>> start Recorded data

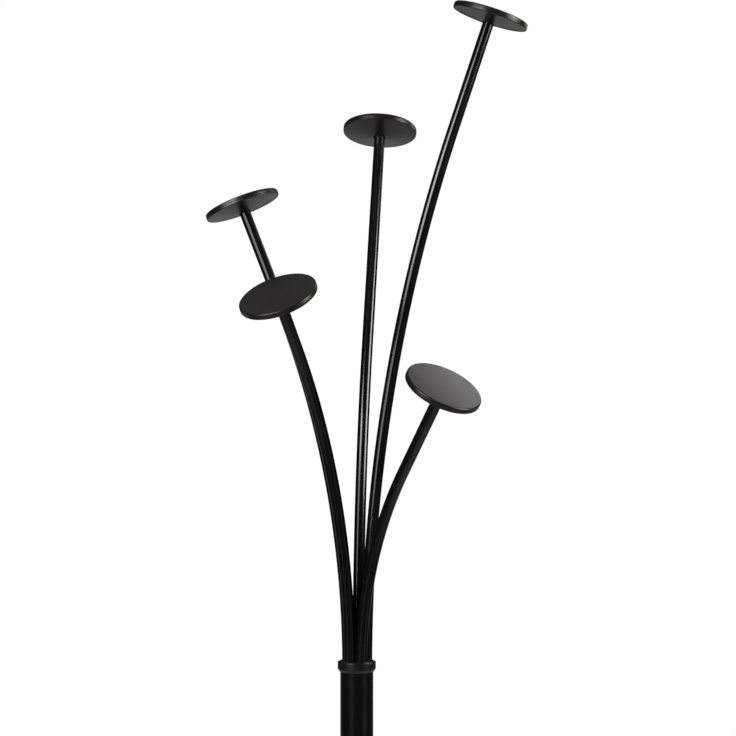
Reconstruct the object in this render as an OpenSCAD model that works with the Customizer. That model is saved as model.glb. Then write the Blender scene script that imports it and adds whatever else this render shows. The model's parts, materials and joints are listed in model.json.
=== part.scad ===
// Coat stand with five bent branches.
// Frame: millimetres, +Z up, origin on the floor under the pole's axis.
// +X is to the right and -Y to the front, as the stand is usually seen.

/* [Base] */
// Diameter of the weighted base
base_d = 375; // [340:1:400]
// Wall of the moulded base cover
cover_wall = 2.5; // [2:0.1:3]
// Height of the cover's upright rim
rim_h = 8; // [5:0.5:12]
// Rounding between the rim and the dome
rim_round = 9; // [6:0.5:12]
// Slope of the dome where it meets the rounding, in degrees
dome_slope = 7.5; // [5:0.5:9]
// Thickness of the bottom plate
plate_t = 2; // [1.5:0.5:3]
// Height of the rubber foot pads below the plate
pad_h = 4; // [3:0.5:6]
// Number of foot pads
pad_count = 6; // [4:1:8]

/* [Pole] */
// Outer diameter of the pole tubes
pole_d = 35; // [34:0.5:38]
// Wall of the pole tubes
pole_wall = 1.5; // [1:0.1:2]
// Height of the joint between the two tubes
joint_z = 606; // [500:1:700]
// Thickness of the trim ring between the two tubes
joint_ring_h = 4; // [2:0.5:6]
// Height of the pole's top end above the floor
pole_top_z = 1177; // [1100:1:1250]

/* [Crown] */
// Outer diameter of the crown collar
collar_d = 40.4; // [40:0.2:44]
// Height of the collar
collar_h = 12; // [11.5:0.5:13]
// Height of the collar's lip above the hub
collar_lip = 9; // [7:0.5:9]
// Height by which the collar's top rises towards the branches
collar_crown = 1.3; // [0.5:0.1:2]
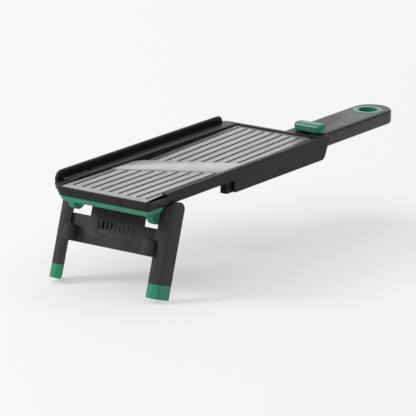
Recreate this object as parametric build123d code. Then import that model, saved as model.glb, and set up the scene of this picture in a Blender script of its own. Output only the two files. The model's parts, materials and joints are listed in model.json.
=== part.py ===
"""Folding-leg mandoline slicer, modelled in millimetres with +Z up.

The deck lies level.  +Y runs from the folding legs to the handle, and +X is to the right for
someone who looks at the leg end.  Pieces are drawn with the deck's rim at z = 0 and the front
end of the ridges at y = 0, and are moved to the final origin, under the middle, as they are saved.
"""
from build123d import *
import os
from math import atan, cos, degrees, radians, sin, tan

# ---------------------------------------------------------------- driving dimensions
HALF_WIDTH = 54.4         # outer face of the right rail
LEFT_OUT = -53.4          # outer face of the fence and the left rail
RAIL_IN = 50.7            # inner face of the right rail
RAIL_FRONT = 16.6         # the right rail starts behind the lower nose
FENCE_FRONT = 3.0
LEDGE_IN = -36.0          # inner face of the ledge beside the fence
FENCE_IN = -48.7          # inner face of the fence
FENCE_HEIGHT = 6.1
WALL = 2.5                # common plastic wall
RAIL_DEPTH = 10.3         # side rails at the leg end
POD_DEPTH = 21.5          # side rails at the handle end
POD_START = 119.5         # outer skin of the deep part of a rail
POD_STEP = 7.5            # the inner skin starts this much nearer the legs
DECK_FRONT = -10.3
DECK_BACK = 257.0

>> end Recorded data

### Problem description
Can you give every line above again, exactly as written?

### Correct output
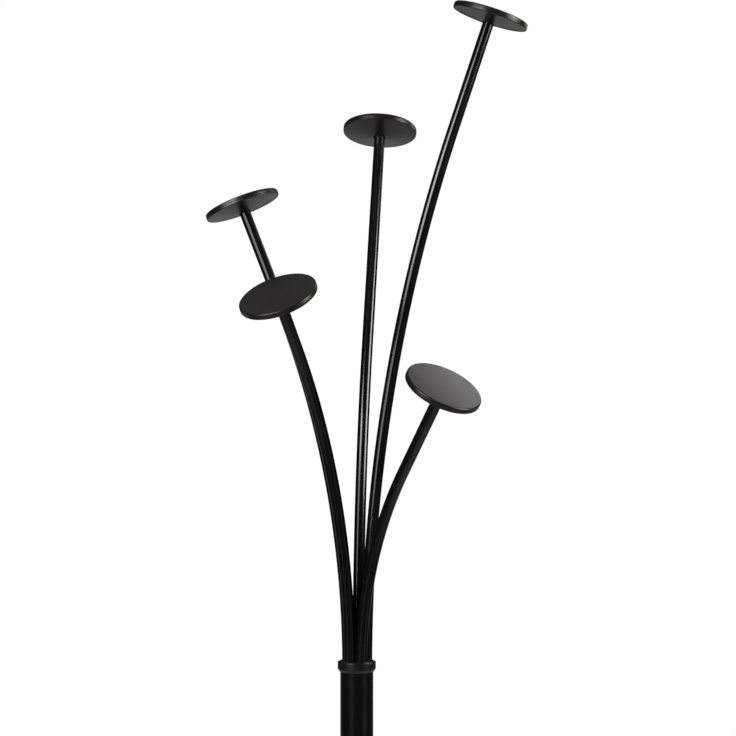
Reconstruct the object in this render as an OpenSCAD model that works with the Customizer. That model is saved as model.glb. Then write the Blender scene script that imports it and adds whatever else this render shows. The model's parts, materials and joints are listed in model.json.
=== part.scad ===
// Coat stand with five bent branches.
// Frame: millimetres, +Z up, origin on the floor under the pole's axis.
// +X is to the right and -Y to the front, as the stand is usually seen.

/* [Base] */
// Diameter of the weighted base
base_d = 375; // [340:1:400]
// Wall of the moulded base cover
cover_wall = 2.5; // [2:0.1:3]
// Height of the cover's upright rim
rim_h = 8; // [5:0.5:12]
// Rounding between the rim and the dome
rim_round = 9; // [6:0.5:12]
// Slope of the dome where it meets the rounding, in degrees
dome_slope = 7.5; // [5:0.5:9]
// Thickness of the bottom plate
plate_t = 2; // [1.5:0.5:3]
// Height of the rubber foot pads below the plate
pad_h = 4; // [3:0.5:6]
// Number of foot pads
pad_count = 6; // [4:1:8]

/* [Pole] */
// Outer diameter of the pole tubes
pole_d = 35; // [34:0.5:38]
// Wall of the pole tubes
pole_wall = 1.5; // [1:0.1:2]
// Height of the joint between the two tubes
joint_z = 606; // [500:1:700]
// Thickness of the trim ring between the two tubes
joint_ring_h = 4; // [2:0.5:6]
// Height of the pole's top end above the floor
pole_top_z = 1177; // [1100:1:1250]

/* [Crown] */
// Outer diameter of the crown collar
collar_d = 40.4; // [40:0.2:44]
// Height of the collar
collar_h = 12; // [11.5:0.5:13]
// Height of the collar's lip above the hub
collar_lip = 9; // [7:0.5:9]
// Height by which the collar's top rises towards the branches
collar_crown = 1.3; // [0.5:0.1:2]
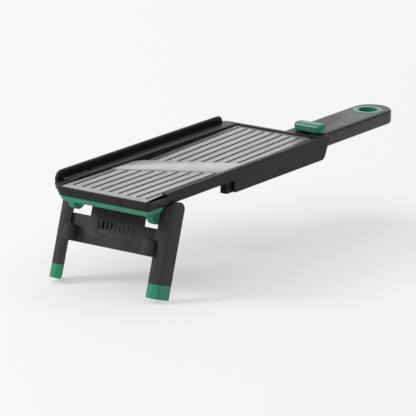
Recreate this object as parametric build123d code. Then import that model, saved as model.glb, and set up the scene of this picture in a Blender script of its own. Output only the two files. The model's parts, materials and joints are listed in model.json.
=== part.py ===
"""Folding-leg mandoline slicer, modelled in millimetres with +Z up.

The deck lies level.  +Y runs from the folding legs to the handle, and +X is to the right for
someone who looks at the leg end.  Pieces are drawn with the deck's rim at z = 0 and the front
end of the ridges at y = 0, and are moved to the final origin, under the middle, as they are saved.
"""
from build123d import *
import os
from math import atan, cos, degrees, radians, sin, tan

# ---------------------------------------------------------------- driving dimensions
HALF_WIDTH = 54.4         # outer face of the right rail
LEFT_OUT = -53.4          # outer face of the fence and the left rail
RAIL_IN = 50.7            # inner face of the right rail
RAIL_FRONT = 16.6         # the right rail starts behind the lower nose
FENCE_FRONT = 3.0
LEDGE_IN = -36.0          # inner face of the ledge beside the fence
FENCE_IN = -48.7          # inner face of the fence
FENCE_HEIGHT = 6.1
WALL = 2.5                # common plastic wall
RAIL_DEPTH = 10.3         # side rails at the leg end
POD_DEPTH = 21.5          # side rails at the handle end
POD_START = 119.5         # outer skin of the deep part of a rail
POD_STEP = 7.5            # the inner skin starts this much nearer the legs
DECK_FRONT = -10.3
DECK_BACK = 257.0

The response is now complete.